Daimler Buses (EvoBus): eCitaro electric platform already features OTA updates for battery management and vehicle control systems. 2,800+ buses deployed with remote update capability. Subscription services launched in 2024: Fleet Analytics Pro (€1,800/bus/year).

Strategic advantage: Leveraging Mercedes-Benz automotive SDV experience. Cross-pollination between car and bus divisions accelerating development. Integration with Mercedes-Benz User Experience (MBUX) for unified software ecosystem.

BYD: Leveraging automotive SDV experience from passenger cars. K9 electric bus integrates advanced telematics, predictive maintenance, and cloud-connected battery optimization. Strong presence in Asia-Pacific, expanding to Europe.

Market position: Vertical integration advantage (batteries + power electronics + vehicles). Proprietary BYD cloud platform with 50,000+ connected vehicles globally. Focus on total ecosystem control vs. open platforms.

Fast Followers

Scania: Announced SDV strategy Q2 2024. Partnering with Continental for zonal controllers. Target: 2027 production launch. Investment: €800M through 2028.
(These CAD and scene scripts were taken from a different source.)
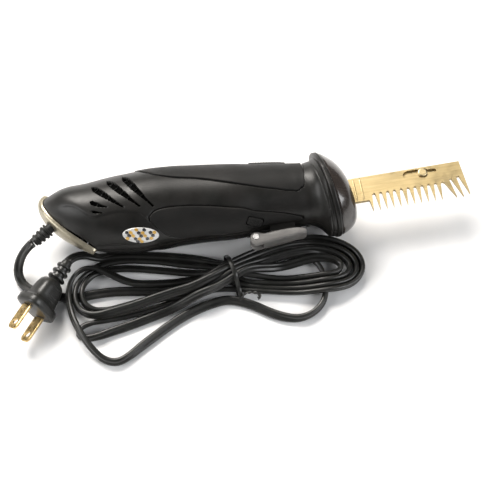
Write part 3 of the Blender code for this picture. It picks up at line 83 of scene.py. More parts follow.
RELEASE_X = -0.0428
RELEASE_ANGLE = 154.5
RELEASE_TILT = 26
RELEASE_LENGTH = 0.0092
RELEASE_HEIGHT = 0.0055
BADGE_X = -0.1065
BADGE_ANGLE = 152
BADGE_HALF_LENGTH = 0.0100
BADGE_HALF_ANGLE = 13
BADGE_TWIST = 4
TOP_PAD_EDGE = (         # (x, angle of the pad's lower edge)
    (-0.1045, 14.0), (-0.1020, 34.0), (-0.0960, 54.0), (-0.0876, 66.0), (-0.0685, 76.0), (-0.0477, 89.5),
    (-0.0283, 103.0), (-0.0209, 107.0), (-0.0146, 104.0), (-0.0120, 90.0), (-0.0108, 56.0),
)
SIDE_PAD_EDGES = (       # (x, angle of the upper edge, angle of the lower edge)
    (-0.1003, 126.0, 132.0), (-0.0980, 121.0, 141.0), (-0.0952, 118.5, 149.0), (-0.0920, 117.6, 159.0),
    (-0.0875, 117.5, 168.0), (-0.0830, 117.8, 171.0), (-0.0705, 120.0, 172.0), (-0.0560, 125.0, 172.0),
    (-0.0480, 129.0, 169.0), (-0.0420, 136.0, 166.5), (-0.0303, 144.5, 166.5), (-0.0220, 152.0, 166.5),
    (-0.0160, 160.0, 166.0),
)
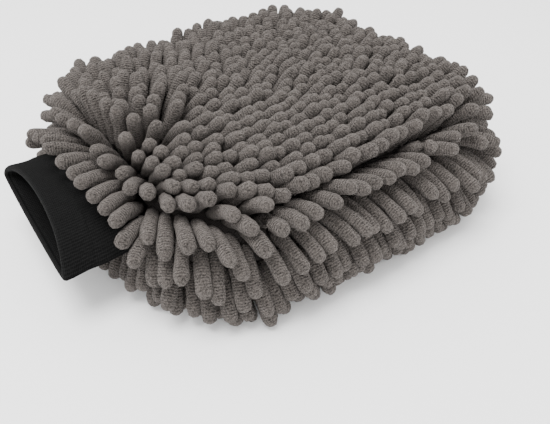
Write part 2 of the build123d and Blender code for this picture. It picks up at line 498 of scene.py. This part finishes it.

Approach: Modular platform strategy — same SDV architecture across buses and trucks. Sharing development costs with commercial vehicle division. Focus on open APIs to build supplier ecosystem.

MAN Truck & Bus: Focus on commercial vehicle SDV ecosystem. Beta testing OTA updates on Lion's City E fleet (Munich, Hamburg). Collaboration with Siemens on cybersecurity framework.

Timeline: Full SDV platform launch 2026. Currently in validation phase with select transit agencies. Emphasis on safety certification (achieving ISO 26262 ASIL-D for safety-critical updates).

Solaris: Partnership with Bosch for centralized vehicle computer. Testing began Q3 2024 in Warsaw fleet. Target: 50% of new deliveries SDV-capable by 2027.

Strategic Partnerships

Recognizing the complexity, OEMs are forming strategic alliances:

  • Volvo + NVIDIA: Joint development of centralized compute platform (DRIVE AGX Orin)

  • Daimler + Continental: Co-development of zonal architecture and domain controllers

  • Scania + Ericsson: 5G connectivity and edge computing for real-time updates

  • Industry-wide AUTOSAR consortium: Shared software platform standards to prevent fragmentation

a graphing graphing of a bar chart of a bar chart
a graphing graphing of a bar chart of a bar chart

SDV Feature Adoption in New Bus Deliveries

SDV Development Cost Breakdown (Typical 12m Electric Bus Platform)


What This Means for Your Business

For OEMs & Suppliers

  • Invest in software talent: Automotive OEMs increased software engineering headcount by 200% (2022-2024). Bus manufacturers must follow suit.

  • Adopt agile methodologies: Traditional 24-month development cycles incompatible with software-defined features. Move to 6-12 week sprint cycles.

  • Build cybersecurity from day one: UN R155 compliance isn't optional. Budget €500k-€2M for CSMS (Cyber Security Management System) certification.

  • Rethink supplier relationships: Demand open APIs, standardized interfaces. Proprietary protocols are SDV roadblocks.

For Fleet Operators & Transit Agencies

  • Specify SDV capabilities in RFPs: OTA update infrastructure, API access for third-party apps, data ownership clauses.

  • Budget for subscriptions: Future TCO includes annual software licenses (€2,000-€5,000/vehicle/year).

  • Develop IT/OT integration: SDV buses require network connectivity, backend infrastructure, cybersecurity monitoring.

  • Train maintenance teams: Software debugging skills now as critical as mechanical repair. Invest in upskilling programs.

Key Takeaways

  • SDV is inevitable: By 2030, 60% of new buses will feature software-defined capabilities. The question isn't "if" but "how fast."

  • It's more than OTA: True SDV requires centralized compute, standardized architecture, and continuous software lifecycle management.

  • Business model shift: Vehicle sales become platform sales. Recurring software revenue transforms OEM economics.

  • Technical challenges are real: Legacy integration, cybersecurity, and validation complexity require significant investment.

  • Competitive advantage is software: Future differentiation comes from code quality, update frequency, and feature innovation—not just mechanical engineering.

  • Partnerships are essential: No single company can master hardware, software, cloud, and AI alone. Strategic alliances accelerate development.

  • Operators gain leverage: SDV enables multi-vendor ecosystems, reducing dependency on single OEM platforms.

The Transformation is Irreversible

The shift from mechanically-defined to software-defined buses isn't a trend—it's a fundamental restructuring of the industry. Within a decade, the competitive landscape will be unrecognizable.

The bus is no longer just a vehicle that moves people from A to B. It's a mobile computing platform that happens to carry passengers. The sooner the industry internalizes this, the faster we'll realize SDV's transformative potential.

For operators, the message is equally clear: your procurement criteria must evolve. The lowest bid on hardware is meaningless if the software ecosystem is closed, the update strategy is vague, or the cybersecurity posture is weak.

The question isn't whether to embrace SDV. It's whether you'll lead the transformation or scramble to catch up.